Investigations into the Mechanism of Solvolysis of 3-aryloxybenzisothiazoles

Abstract

The solvolysis of selected 3-aryloxybenzisothiazoles (6a−c; Figure 1) in alcohols has been theoretically investigated. The geometries of ethers 6a−c were fully optimized at the DFT(O3LYP) level, with the 6-31++G(d,p) and 6-311++G(3df,3pd) basis sets. Calculations including solvation effects were performed with the 6-31++G(d,p) basis set. Overall, theoretical values for bond lengths and angles around the central ether linkage in ethers 6a−c are very close, for the isolated molecule and in methanol, and are also very close to those obtained by X-ray crystallography, revealing that the nature of the substituent on the aryl system has a negligible effect on geometric parameters around the ether linkage. The same applies to charge distributions, predicted using the NPA approach. However, measured rate constants for the solvolysis of the same compounds in alcohols show that the rate is affected by the electron-withdrawing/- donating characteristics of the substituent on the aryl ring and by the polarity of solvent. Two general pathways were considered for the solvolysis of ethers 6: associative (addition-elimination) or dissociative (fragmentation-recombination) mechanisms.

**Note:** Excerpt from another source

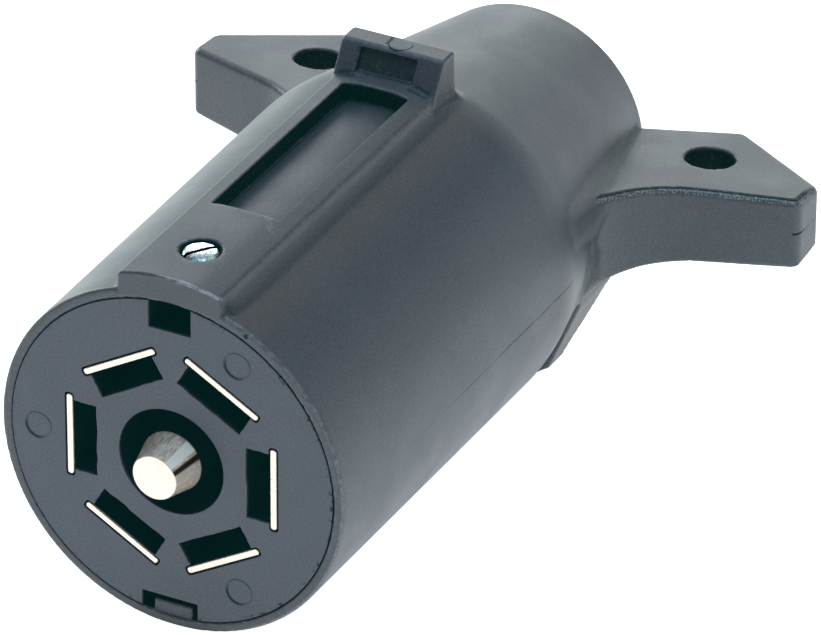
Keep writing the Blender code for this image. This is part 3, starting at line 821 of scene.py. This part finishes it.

Molecular orbital calculations by means of polarized continuum model (PCM) reaction field predicted that solvolysis of ethers 6 prefers an addition-elimination mechanism. Calculations show also that a dissociative mechanism for the solvolysis of ethers 6a−c is energetically much more demanding than its addition-elimination counterpart and is therefore a highly improbable pathway for the solvolysis. In addition, it was found that the putative cation intermediate formed during a dissociative process should easily convert into its 2-cyanobenzenesulfone cation isomer, via cleavage of the S−N bond.